* Exercise *
What is needed is an exact copy of the lines from the line containing "bpy.context.scene.collection.objects.link(empty)" to the line containing "imported = [obj", both lines included, and nothing else.

[Start]

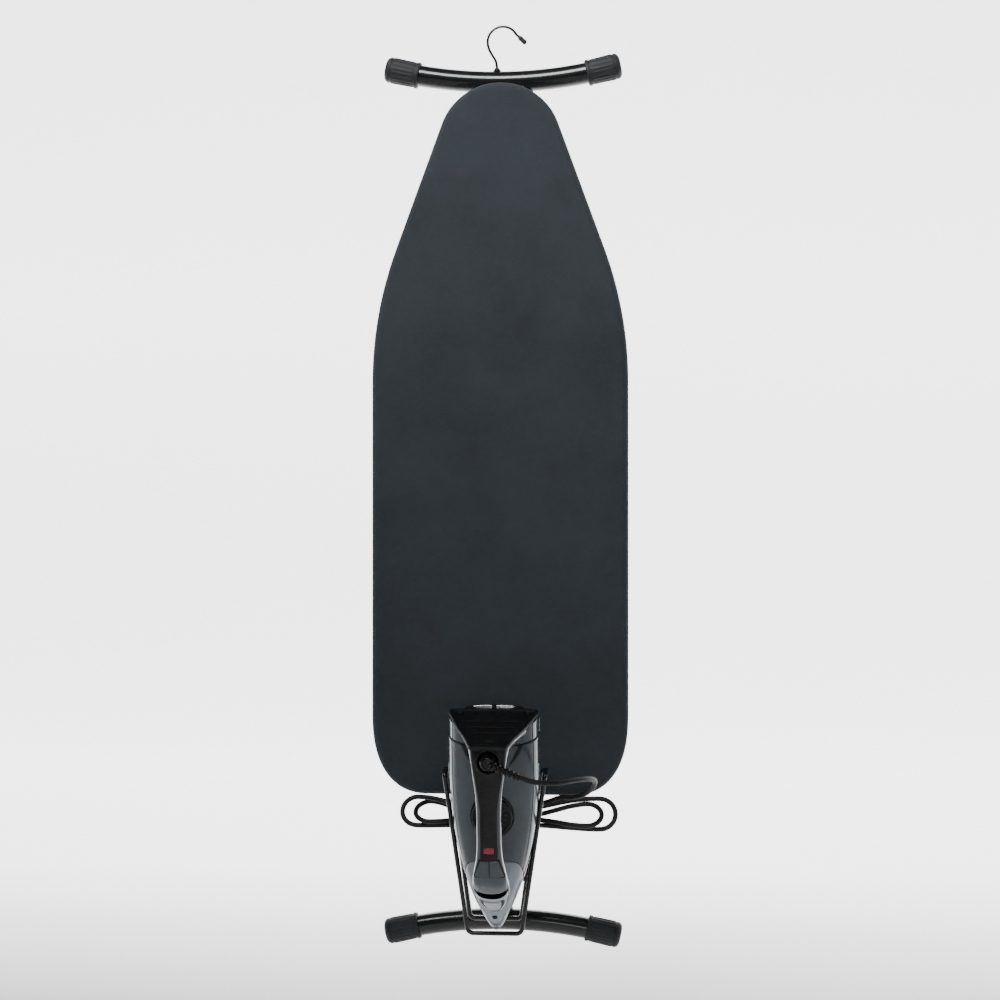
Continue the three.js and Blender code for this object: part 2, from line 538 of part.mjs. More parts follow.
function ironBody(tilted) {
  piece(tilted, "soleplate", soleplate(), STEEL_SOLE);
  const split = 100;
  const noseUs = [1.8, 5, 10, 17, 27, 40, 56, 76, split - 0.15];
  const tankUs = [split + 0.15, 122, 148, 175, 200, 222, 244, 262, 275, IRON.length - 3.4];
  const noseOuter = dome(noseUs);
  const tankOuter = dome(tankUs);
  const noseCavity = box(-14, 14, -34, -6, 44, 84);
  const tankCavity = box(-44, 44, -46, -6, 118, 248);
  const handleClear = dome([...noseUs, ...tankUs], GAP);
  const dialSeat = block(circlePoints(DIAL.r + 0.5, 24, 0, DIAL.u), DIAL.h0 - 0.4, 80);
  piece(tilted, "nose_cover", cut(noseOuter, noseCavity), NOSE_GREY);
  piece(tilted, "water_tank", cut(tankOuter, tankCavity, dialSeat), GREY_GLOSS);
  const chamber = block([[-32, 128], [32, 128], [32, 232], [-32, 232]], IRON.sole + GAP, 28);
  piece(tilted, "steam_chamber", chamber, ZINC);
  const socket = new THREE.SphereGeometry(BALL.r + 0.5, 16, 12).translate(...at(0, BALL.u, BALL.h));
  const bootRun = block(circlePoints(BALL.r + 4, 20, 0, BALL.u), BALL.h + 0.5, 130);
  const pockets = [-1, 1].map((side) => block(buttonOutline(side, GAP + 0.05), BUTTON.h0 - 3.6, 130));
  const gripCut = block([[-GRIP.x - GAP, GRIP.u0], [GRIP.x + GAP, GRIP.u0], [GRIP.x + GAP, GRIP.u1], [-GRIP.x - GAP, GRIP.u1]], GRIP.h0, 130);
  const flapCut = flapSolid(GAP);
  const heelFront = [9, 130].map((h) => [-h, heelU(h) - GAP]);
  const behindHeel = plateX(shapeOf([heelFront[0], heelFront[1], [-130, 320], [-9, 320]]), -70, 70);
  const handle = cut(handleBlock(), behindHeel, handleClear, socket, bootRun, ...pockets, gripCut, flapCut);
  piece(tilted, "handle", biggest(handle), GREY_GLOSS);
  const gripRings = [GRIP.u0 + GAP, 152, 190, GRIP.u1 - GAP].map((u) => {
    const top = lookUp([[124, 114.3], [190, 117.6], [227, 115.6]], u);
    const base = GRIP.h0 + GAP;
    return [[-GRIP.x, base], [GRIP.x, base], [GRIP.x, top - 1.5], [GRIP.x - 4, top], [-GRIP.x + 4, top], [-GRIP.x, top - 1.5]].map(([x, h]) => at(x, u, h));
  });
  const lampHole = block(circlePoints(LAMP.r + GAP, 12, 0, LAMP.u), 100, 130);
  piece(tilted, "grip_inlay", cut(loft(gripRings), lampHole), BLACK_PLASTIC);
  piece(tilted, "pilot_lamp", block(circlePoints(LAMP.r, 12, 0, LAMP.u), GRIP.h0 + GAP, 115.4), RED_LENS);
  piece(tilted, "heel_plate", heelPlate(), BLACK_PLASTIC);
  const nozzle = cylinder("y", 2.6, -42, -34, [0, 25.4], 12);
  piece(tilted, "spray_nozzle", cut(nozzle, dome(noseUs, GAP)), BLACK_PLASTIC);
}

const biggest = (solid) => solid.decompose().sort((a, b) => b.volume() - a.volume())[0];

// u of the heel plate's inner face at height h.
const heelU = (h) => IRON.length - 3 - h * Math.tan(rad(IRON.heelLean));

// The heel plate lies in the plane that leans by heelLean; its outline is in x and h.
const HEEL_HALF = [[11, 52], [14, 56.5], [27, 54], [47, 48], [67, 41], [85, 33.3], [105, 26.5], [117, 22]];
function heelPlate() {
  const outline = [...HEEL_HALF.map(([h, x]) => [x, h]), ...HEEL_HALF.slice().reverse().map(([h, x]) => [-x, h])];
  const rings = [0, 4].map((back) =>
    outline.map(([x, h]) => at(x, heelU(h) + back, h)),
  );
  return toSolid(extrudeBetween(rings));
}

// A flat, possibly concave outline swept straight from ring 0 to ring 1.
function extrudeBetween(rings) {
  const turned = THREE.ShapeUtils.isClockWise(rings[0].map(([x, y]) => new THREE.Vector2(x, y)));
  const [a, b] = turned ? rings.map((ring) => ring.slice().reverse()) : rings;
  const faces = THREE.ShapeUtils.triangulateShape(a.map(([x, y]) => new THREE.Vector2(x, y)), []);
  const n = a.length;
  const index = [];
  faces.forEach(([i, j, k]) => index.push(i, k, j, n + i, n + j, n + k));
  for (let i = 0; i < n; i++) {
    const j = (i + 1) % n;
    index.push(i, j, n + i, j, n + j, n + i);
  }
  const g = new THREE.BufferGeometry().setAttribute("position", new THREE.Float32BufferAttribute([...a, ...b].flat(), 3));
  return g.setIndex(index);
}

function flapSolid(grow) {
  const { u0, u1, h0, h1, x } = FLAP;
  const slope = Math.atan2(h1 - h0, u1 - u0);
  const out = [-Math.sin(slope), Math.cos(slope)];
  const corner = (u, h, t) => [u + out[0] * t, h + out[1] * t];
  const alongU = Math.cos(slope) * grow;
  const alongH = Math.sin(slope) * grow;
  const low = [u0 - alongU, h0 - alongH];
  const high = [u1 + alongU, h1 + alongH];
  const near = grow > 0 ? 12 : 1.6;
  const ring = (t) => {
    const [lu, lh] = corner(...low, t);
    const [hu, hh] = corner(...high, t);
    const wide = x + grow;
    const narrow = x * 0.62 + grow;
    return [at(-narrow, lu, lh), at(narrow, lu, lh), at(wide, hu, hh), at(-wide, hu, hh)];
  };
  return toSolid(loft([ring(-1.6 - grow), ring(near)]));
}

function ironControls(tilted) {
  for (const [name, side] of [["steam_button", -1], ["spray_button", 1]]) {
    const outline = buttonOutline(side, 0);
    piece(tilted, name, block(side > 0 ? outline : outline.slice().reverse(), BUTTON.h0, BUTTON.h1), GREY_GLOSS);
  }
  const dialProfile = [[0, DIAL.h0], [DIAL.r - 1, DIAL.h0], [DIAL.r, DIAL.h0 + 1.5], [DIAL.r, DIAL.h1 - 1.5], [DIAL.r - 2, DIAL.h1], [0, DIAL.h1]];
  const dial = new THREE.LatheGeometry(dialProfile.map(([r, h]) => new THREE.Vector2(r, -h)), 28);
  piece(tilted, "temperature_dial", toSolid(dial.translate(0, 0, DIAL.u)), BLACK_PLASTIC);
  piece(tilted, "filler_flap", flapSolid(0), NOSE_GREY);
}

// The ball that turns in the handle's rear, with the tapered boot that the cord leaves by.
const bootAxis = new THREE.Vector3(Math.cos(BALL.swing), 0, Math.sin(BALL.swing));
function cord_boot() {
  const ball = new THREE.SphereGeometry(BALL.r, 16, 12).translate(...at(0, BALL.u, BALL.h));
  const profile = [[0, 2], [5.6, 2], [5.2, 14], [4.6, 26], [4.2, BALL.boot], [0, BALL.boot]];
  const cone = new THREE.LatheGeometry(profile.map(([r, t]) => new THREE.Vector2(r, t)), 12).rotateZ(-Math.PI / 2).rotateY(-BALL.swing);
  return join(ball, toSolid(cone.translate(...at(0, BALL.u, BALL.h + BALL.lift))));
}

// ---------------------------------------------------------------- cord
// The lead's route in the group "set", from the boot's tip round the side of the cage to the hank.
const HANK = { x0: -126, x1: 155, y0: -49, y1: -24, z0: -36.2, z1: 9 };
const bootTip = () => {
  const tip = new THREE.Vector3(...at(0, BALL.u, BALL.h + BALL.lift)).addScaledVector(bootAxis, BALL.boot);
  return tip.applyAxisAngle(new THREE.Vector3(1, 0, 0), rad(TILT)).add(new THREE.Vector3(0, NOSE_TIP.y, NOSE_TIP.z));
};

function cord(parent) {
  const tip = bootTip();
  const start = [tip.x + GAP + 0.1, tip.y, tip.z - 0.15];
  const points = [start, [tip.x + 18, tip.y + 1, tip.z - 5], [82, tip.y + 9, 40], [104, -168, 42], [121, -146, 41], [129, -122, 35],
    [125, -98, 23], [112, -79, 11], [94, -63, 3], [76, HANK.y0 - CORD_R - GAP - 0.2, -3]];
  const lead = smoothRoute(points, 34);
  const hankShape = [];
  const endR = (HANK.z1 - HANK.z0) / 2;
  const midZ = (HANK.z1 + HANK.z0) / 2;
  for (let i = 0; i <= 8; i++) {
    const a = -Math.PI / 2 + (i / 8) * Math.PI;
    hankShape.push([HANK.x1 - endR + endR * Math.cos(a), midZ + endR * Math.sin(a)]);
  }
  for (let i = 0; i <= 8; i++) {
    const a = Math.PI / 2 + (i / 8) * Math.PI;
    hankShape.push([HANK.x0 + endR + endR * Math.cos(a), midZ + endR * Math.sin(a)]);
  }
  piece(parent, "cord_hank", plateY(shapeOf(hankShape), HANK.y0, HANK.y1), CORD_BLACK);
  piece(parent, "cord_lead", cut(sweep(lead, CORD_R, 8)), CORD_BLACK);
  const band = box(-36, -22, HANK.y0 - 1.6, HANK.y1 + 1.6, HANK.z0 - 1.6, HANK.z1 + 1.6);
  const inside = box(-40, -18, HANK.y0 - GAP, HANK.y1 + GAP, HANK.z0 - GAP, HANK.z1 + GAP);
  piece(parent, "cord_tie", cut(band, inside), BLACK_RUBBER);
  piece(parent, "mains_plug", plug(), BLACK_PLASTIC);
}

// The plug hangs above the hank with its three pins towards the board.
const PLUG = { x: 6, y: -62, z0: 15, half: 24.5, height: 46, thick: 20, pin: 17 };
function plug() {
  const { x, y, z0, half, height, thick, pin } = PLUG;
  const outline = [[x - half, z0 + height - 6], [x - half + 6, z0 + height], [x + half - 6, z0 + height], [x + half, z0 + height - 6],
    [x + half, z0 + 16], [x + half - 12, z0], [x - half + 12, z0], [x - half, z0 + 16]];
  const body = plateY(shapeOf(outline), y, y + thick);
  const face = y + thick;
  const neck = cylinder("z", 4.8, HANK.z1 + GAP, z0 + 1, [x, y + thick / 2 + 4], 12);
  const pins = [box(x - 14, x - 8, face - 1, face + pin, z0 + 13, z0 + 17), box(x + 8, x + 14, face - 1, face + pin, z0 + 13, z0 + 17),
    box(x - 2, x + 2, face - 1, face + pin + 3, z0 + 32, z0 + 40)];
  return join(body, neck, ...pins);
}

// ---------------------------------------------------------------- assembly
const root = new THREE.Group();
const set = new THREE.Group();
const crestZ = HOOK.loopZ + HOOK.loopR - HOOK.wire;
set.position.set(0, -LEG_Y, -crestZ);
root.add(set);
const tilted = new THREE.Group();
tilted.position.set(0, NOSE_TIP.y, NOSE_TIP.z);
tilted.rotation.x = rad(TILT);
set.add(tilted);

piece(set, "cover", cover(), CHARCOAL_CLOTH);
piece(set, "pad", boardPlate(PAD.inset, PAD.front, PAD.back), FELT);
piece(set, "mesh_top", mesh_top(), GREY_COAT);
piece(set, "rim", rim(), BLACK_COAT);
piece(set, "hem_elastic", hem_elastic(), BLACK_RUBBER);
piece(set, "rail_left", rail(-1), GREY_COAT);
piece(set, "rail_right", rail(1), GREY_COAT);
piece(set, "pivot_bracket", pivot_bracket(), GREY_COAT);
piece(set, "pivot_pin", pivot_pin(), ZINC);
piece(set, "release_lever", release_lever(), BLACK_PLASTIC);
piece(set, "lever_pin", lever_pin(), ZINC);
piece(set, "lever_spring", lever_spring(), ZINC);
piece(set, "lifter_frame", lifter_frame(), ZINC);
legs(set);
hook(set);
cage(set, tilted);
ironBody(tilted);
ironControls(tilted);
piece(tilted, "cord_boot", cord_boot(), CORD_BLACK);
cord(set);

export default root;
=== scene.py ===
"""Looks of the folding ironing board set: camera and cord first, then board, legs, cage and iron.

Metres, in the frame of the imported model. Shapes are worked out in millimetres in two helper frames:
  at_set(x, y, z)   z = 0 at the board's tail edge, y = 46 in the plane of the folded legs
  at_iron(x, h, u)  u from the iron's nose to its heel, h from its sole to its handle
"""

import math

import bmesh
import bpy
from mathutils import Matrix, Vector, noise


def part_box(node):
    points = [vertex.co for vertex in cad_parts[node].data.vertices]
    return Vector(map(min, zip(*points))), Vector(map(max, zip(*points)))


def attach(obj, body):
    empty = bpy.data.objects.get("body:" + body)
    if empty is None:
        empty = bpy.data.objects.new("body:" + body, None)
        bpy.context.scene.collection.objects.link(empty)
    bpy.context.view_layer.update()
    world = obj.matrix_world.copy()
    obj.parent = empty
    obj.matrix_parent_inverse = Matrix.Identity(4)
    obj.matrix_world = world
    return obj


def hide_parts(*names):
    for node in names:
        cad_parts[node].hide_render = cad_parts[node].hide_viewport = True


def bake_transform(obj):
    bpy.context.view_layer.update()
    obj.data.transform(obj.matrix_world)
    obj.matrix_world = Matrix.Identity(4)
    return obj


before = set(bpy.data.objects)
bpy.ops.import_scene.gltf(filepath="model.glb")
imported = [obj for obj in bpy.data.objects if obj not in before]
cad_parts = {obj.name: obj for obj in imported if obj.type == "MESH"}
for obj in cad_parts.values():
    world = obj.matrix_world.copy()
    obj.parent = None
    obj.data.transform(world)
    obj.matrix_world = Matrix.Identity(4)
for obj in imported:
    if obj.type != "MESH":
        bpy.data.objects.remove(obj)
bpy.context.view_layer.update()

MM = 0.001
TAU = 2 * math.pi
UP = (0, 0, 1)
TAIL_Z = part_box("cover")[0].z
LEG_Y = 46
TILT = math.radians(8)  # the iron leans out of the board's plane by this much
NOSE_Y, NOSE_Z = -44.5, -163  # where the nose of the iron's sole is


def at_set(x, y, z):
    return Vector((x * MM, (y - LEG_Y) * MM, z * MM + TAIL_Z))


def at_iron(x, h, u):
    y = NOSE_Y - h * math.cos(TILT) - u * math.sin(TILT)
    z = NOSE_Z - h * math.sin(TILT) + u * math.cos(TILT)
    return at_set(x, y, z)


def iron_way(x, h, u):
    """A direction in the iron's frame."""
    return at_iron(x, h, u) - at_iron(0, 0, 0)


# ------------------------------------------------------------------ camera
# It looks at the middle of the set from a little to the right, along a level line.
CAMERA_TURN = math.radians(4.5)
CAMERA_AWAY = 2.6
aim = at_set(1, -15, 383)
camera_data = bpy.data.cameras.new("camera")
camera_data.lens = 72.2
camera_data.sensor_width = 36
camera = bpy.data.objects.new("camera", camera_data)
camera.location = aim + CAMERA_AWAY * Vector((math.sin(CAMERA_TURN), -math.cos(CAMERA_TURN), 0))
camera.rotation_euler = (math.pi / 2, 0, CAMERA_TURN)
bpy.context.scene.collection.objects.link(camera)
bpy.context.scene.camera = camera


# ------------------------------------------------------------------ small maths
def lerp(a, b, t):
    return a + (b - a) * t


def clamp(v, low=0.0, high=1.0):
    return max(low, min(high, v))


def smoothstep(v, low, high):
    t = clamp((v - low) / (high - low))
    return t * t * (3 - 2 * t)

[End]

* Task response *
        bpy.context.scene.collection.objects.link(empty)
    bpy.context.view_layer.update()
    world = obj.matrix_world.copy()
    obj.parent = empty
    obj.matrix_parent_inverse = Matrix.Identity(4)
    obj.matrix_world = world
    return obj


def hide_parts(*names):
    for node in names:
        cad_parts[node].hide_render = cad_parts[node].hide_viewport = True


def bake_transform(obj):
    bpy.context.view_layer.update()
    obj.data.transform(obj.matrix_world)
    obj.matrix_world = Matrix.Identity(4)
    return obj


before = set(bpy.data.objects)
bpy.ops.import_scene.gltf(filepath="model.glb")
imported = [obj for obj in bpy.data.objects if obj not in before]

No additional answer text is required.